There was quite a lot of deep breathing on my first flight to Atlanta. Every time we hit a minor bit of turbulence or a pigeon in a 5-mile radius flapped its wings, my stomach lurched and the nausea returned. I was dismayed to find out that Delta does not provide barf bags in the seat backs, but luckily did not need to use one after all. Got to Atlanta and of course they changed the gate twice and every time I had to walk through the food court smelling all the greasy food, my stomach lurched all over again. I did manage to have a cup of frozen yogurt, which is almost the most substantial meal I've had in 2 days (I've been on the AT diet - or in other words the BRAT diet when you don't have bananas in the house, and are too miserable to cook rice so you live on applesauce and the occasional slice of toast). I went to the bathroom to shoot up before boarding, and whereas on previous airport sojourns I have carefully gone into a stall and balanced everything on my knee, this time I just shot up right at the sink area. Fuck everyone else if they want to look. I was too tired to balance shit. And I just don't care any more. But hey! Did you know that in the Atlanta airport they have a handy-dandy little sharps container mounted to the wall right by the sink! For passenger use! Suh-weet! So I felt less like a junkie than I think I would have done otherwise, because I was able to stand there and just drop the needles in as I went and kind of felt quasi-official.

And then went to wait at my gate, and after a huge bunch of bratty middle schoolers had to leave because their gate was changed, I slunk into a seat recently vacated by one of them and settled down to read my book. And was sitting quite quietly for a few minutes when suddenly the seat ejected me. Forcefully. To the right. I don't know if I shifted my weight or went to cross my legs but the next thing I knew, there was a loud crack, I'd fallen sideways, hurling my book several feet away while the crowd all gasped simultaneously and various people sent up cries of "did you see that?". Yup, I broke the chair. Or should I say, the chair broke under me. I restrained the (very strong) urge to mutter about having gained weight recently while my face started to grow beet red but several people all rushed to my aid muttering loudly about those kids that were playing on the seats and must have broken it. I'd like to say that I joined in with some witty banter but I was rather too stunned to speak. So this woman marched up and said "we must prevent someone else from sitting on this seat" and then yanked it off it's one remaining strut or weld point or whatever. While I was still standing there, mouth agape. Eventually I said "who knew?' - yah, witty, right? And thanked everyone and gingerly sat down on a different seat. Which thankfully did not break. And thankfully logic did return to my brain reminding me that airport seats are designed to take repeated batterings from people much heavier than I so I couldn't have just snapped it with the turn of a hefty thigh.

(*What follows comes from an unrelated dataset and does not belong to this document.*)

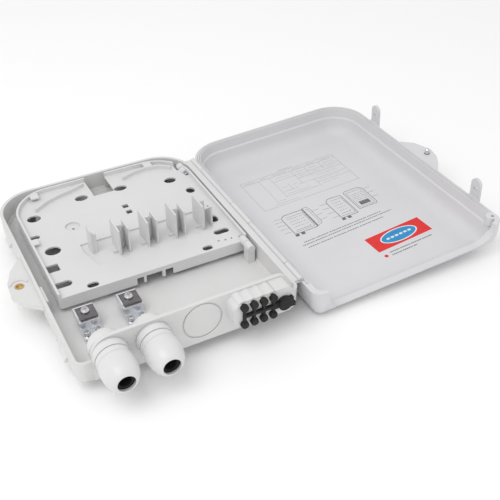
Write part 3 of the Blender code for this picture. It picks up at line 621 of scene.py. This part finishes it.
def make_base():
    base = base_body()
    ear = [(-168, 133), (-170.6, 133), (-180.5, 121), (-186.6, 107), (-187.6, 92), (-182, 80), (-170.6, 70)]
    ear.append((-168, 70))
    bosses = []
    for x in CLAMP_XS:
        for side in (-FOOT_SCREW_SIDE, FOOT_SCREW_SIDE):
            bosses.append(round_bar((x + side, FOOT_SCREW_Y), 2.8, FLOOR - 0.6, FOOT_UNDER - 0.3, "Z", 14))
        bosses.append(round_bar((x, STRENGTH_SCREW_Y), 3.6, FLOOR - 0.6, STEP_UNDER - 0.3, "Z", 16))
    for x, y in TRAY_SUPPORTS:
        bosses.append(round_bar((x, y), 3.4, FLOOR - 0.6, DECK_UNDER - 0.3, "Z", 14))
    port_wall = prism(hump_profile(), 0.0, PORT_WALL, "Y")
    add(base, port_wall, port_block(), prism(ear, EAR_LOW, EAR_HIGH), *bosses)
    flutes = [round_bar(c, FLUTE_R, BLOCK_FRONT + 0.6, 0.6, "Y", 16) for c in port_centres()]
    flutes.append(box(PORT_X0, PORT_X0 + 24.0, BLOCK_FRONT + 0.7, 0.5, 30.0, 35.9))
    flutes.append(prism(strip(arc(LOCK_X, LOCK_Y, 7.0, 20, 160, 7), 0.7), 16.8, 17.9))
    for y in LATCH_YS:
        flutes.append(prism([(-169.4, 5.0), (-169.4, 10.0), (-171.8, 6.5), (-171.8, 5.0)], y - 6, y + 6, "Y"))
    flutes.append(box(-167.8, -165.4, 74.0, 92.0, 8.0, 17.4))
    flutes.append(round_bar((-WIDTH / 2, LENGTH / 2), 13.0, -FOOT, 0.6, "Z", 24))
    for x in LUG_XS:
        for y in LUG_YS:
            flutes.append(strap_lug(x, y))
    add(base, *flutes)
    # tray hinge posts and the cover hinge's knuckles
    posts = []
    for y0, y1 in TRAY_POSTS:
        posts.append(round_bar((TRAY_HINGE_X, TRAY_HINGE_Z), KNUCKLE_R, y0, y1, "Y", 16))
        posts.append(box(TRAY_HINGE_X - 3.0, TRAY_HINGE_X + 3.0, y0 + 0.3, y1 - 0.3, 2.0, TRAY_HINGE_Z))
    for y0, y1 in BASE_KNUCKLES:
        posts.append(round_bar((HINGE_X, HINGE_Z), BARREL_R, y0, y1, "Y", 16))
        posts.append(box(-1.2, HINGE_X, y0, y1, HINGE_Z - 2.0, HINGE_Z - 0.2))
    posts.append(box(-1.0, LEDGE_SIDE, HINGE_START, HINGE_END, HINGE_Z - 1.5, RIM_Z - 0.05))
    add(base, *posts)
    holes = [round_bar((x, GLAND_Z), GLAND_HOLE_R, -1.0, 4.0, "Y", 28) for x in GLAND_XS]
    holes += [round_bar(c, PORT_R, BLOCK_FRONT - 1, 4.0, "Y", 14) for c in port_centres()]
    holes.append(round_bar((DISC_X, DISC_Z), DISC_R, BLOCK_FRONT - 1, 4.0, "Y", 18))
    holes.append(round_bar((LOCK_X, LOCK_Y), 3.6, 12.0, 19.0, "Z", 18))
    outer = KNOCKOUT_R + KNOCKOUT_GROOVE
    groove = [(KNOCKOUT_R, -1.0), (outer, -1.0), (outer, 0.9), (KNOCKOUT_R, 0.9)]
    holes.append(lathe("tool", groove, KNOCKOUT, "Y", 40))
    holes.append(round_bar((TRAY_HINGE_X, TRAY_HINGE_Z), TRAY_PIN_R + 0.1, 61.5, 69.0, "Y", 12))
    holes.append(round_bar((TRAY_HINGE_X, TRAY_HINGE_Z), TRAY_PIN_R + 0.1, 192.0, 197.5, "Y", 12))
    holes.append(round_bar((HINGE_X, HINGE_Z), PIN_R + 0.1, HINGE_START - 1, HINGE_END + 1, "Y", 12))
    for x in CLAMP_XS:
        for side in (-FOOT_SCREW_SIDE, FOOT_SCREW_SIDE):
            holes.append(round_bar((x + side, FOOT_SCREW_Y), 1.2, 1.2, 7.0, "Z", 10))
        holes.append(round_bar((x, STRENGTH_SCREW_Y), 1.7, 4.0, 12.0, "Z", 10))
    for x, y in BACK_HOLES:
        holes.append(round_bar((x, y), BACK_HOLE_R, -1.0, 4.0, "Z", 12))
    cut(base, *holes)
    return place(base, "base_shell", WHITE)


def make_hinge_pin():
    pin = round_bar((HINGE_X, HINGE_Z), PIN_R, HINGE_START, HINGE_END, "Y", 12)
    place(pin, "cover_hinge_pin", STEEL)


# ---------------------------------------------------------------- cover

def cover_body():
    outside = (
        (COVER_RIM_Z, 0.0), (33.0, 0.7), (38.5, 2.2), (42.4, 5.0), (45.2, 9.6), (46.4, 14.5),
        (COVER_TOP_Z, 20.0),
    )
    inside = (
        (COVER_FLOOR_Z, 23.0), (43.9, 17.5), (42.6, 13.0), (39.6, 9.2), (35.0, 7.4), (28.6, 6.6),
        (27.6, 4.9), (COVER_RIM_Z, 4.3),
    )
    rings = []
    for z, inset in outside[::-1]:
        rings.append([(x, y, z) for x, y in cover_outline(inset)])
    hinge_side = COVER_HINGE_SIDE - HINGE_WALL_EXTRA
    for z, inset in inside[::-1]:
        rings.append([(x, y, z) for x, y in cover_outline(inset, hinge_side)])
    return stack("cover", rings)


def rim_path(inset):
    """The cover's rim from the front far corner round the back to the front hinge corner."""
    x0, x1, y1 = -WIDTH + inset, COVER_HINGE_SIDE - RIM_GROOVE_SHIFT - inset, LENGTH - inset
    r = BACK_RADIUS - inset
    path = [(x1, 4.0)] + arc(x1 - r, y1 - r, r, 0, 90, 7)
    return path + arc(x0 + r, y1 - r, r, 90, 180, 7) + [(x0, 4.0)]


def latch_tab(y):
    """Snap tab that hangs beside the base's wall when the cover is shut."""
    outline = [(y - TAB_HALF, 24.0), (y + TAB_HALF, 24.0)] + arc(y, 8.5, TAB_HALF, 0, -180, 6)
    tab = prism(outline, TAB_OUTER_X, -172.3, "X")
    root = box(TAB_OUTER_X, -168.9, y - TAB_HALF, y + TAB_HALF, COVER_RIM_Z + 0.4, 24.0)
    add(tab, root)
    return cut(tab, box(-176, -171, y - 2.0, y + 2.0, 11.2, 14.2))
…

Anyhoo. After creaming the rest of the plane repeatedly on the trivia challenge game (they were all woefully inadequate in their geography and cricket knowledge - luckily for me it looked like the trivia game was set up by a bunch of Brits), I started to feel better somewhere over Texas. Or maybe I felt better in Atlanta and just didn't notice because of the shock of the ejector seat. But here I am. The car rental guy was an ass who I hated, the room could be better and I really should be asleep but I at least feel human.

3 comments:

Jess said...

The visual of you shotting up at the sink in the airport bathroom makes me smile! I hope great things happen for you in Vegas (and that you packed enough underwear!).

Anonymous said...

How....odd that there's a sharps container in the bathroom.

Whad'ya make of that?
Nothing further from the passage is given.